‘Justice League’ drowns its iconic characters in a CGI-filled, basic story

While its heroes entertain, "Justice League" suffers from tonal inconsistencies and lacks complexity.

Image By: Image Courtesy of Batman-News.com

Upon leaving the theater after viewing “Justice League,” it can be misleading to judge the film based on excitement for its characters or the introduction of humor into the DC universe. However, DC’s first attempt at a large-scale team-up movie fails to bounce back from “Batman v Superman: Dawn of Justice,” the universally panned previous installment in the franchise.

After the events of 2016’s “Batman v Superman” mankind is in mourning (SPOILER) after the selfless sacrifice and death of Superman (Henry Cavill). In his absence, an apocalyptic menace known as Steppenwolf is able to return to Earth in order to destroy and claim ownership of our world. Upon this discovery, Batman (Ben Affleck) and Wonder Woman (Gal Gadot) must gather a team of unlikely heroes to save mankind from its destruction. Together, the two are quickly able to recruit newcomers Cyborg (Ray Fisher), Aquaman (Jason Momoa) and the Flash (Ezra Miller) in hopes of overcoming Steppenwolf’s army and saving the world they have sworn to protect.

The troublesome issue with the film is that Joss Whedon and Chris Terrio’s script lacks complexity. In an attempt to appeal to a wider and more family-friendly audience, the creative team chose to tell an uninspiring and elementary story. Director Zack Snyder completely eliminates any elements of ethical dilemmas or character developments presented in his previous DC films. Instead, the film’s heroes become stereotypical jocks that deliver the occasional joke in an attempt to appear relatable. The script is also unable to utilize the unique abilities of each of its heroes and ultimately creates inconsistent action sequences. The best element of any superhero team-up movie is the excitement of watching action sequences that are tailored to present each hero as essential to success. Unfortunately, fans of Aquaman, Batman and the Flash should not expect “Justice League” to provide any solid evidence as to why their favorite hero needed to be invited to the party at all.

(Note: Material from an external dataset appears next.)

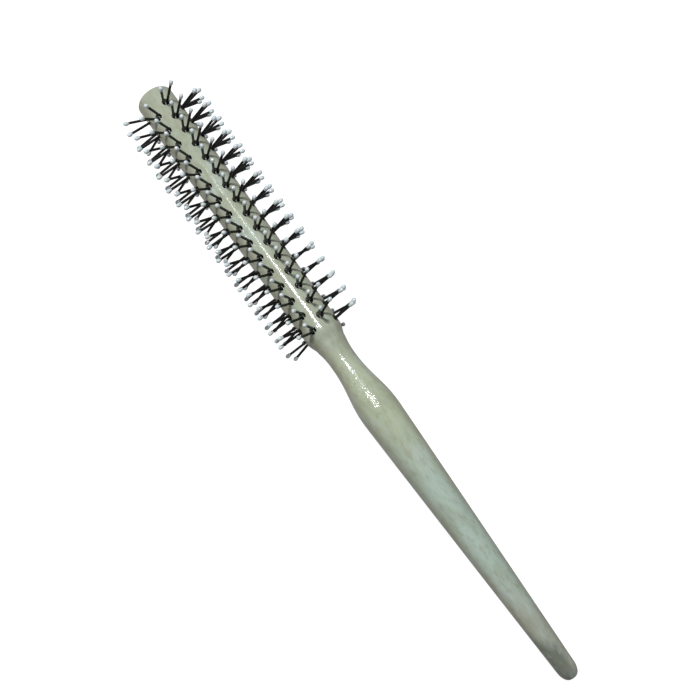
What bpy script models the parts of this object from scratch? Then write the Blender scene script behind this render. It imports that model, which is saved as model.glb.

The dark and digital effects-heavy visuals of Snyder films have been met with mixed reception for years and unfortunately, “Justice League” is his laziest endeavor. Audiences have become accustomed to brooding digital villains and armies throughout the superhero genre; however, this film becomes unique with its dependence on green screen for even the simplest of locations. Although the story doesn’t necessarily suffer from this creative choice, it displays a laziness on behalf of Snyder’s team and gets distracting when trying to become invested in the characters. On a more comedic, behind-the-scenes note, pay close attention to Henry Cavill’s face, because the digital effects team behind “Justice League” had to digitally remove a full-grown mustache from his face during reshoots. Cavill was busy filming Paramount’s “Mission Impossible 6” during the reshoots of this film, thus contractual obligations hindered Superman himself from shaving it off.

Fortunately for the DC universe, simply watching the iconic characters that have dominated pop-culture for decades compensates for the film’s otherwise dull execution. Wonder Woman is unquestionably the best character that this film franchise has in its arsenal, and after the success of her solo film this past summer, we can expect her to take the lead in the future. Aquaman and Cyborg are both given fairly decent introductions, but they are not given nearly enough time to present full, fleshed-out characters. While Miller’s Flash provides a majority of the heavy lifting when it comes to the comedic aspects of the film, the jokes don’t quite fit with the tone that DC has chosen for their film universe, making his character feel out of place. The only performance in the film that appears to have reached its end is Affleck’s Batman. The actor does not seem to enjoy portraying the character any longer after the harsh backlash towards “Batman v Superman” last year, and unfortunately, it has hindered the quality of the character. If the DC universe wants to expand any further on their Batman mythology, it might need to be with a new actor. That being said, the opportunity to watch these emblematic characters share the screen together is what will keep the fans and most audiences entertained.

A simple narrative and distracting visuals impede “Justice League” from being the success that audiences and the DC creative team needed. Excitement towards these iconic characters can only carry this franchise so far and it is becoming frustrating to see how this studio doesn’t quite know how to utilize them.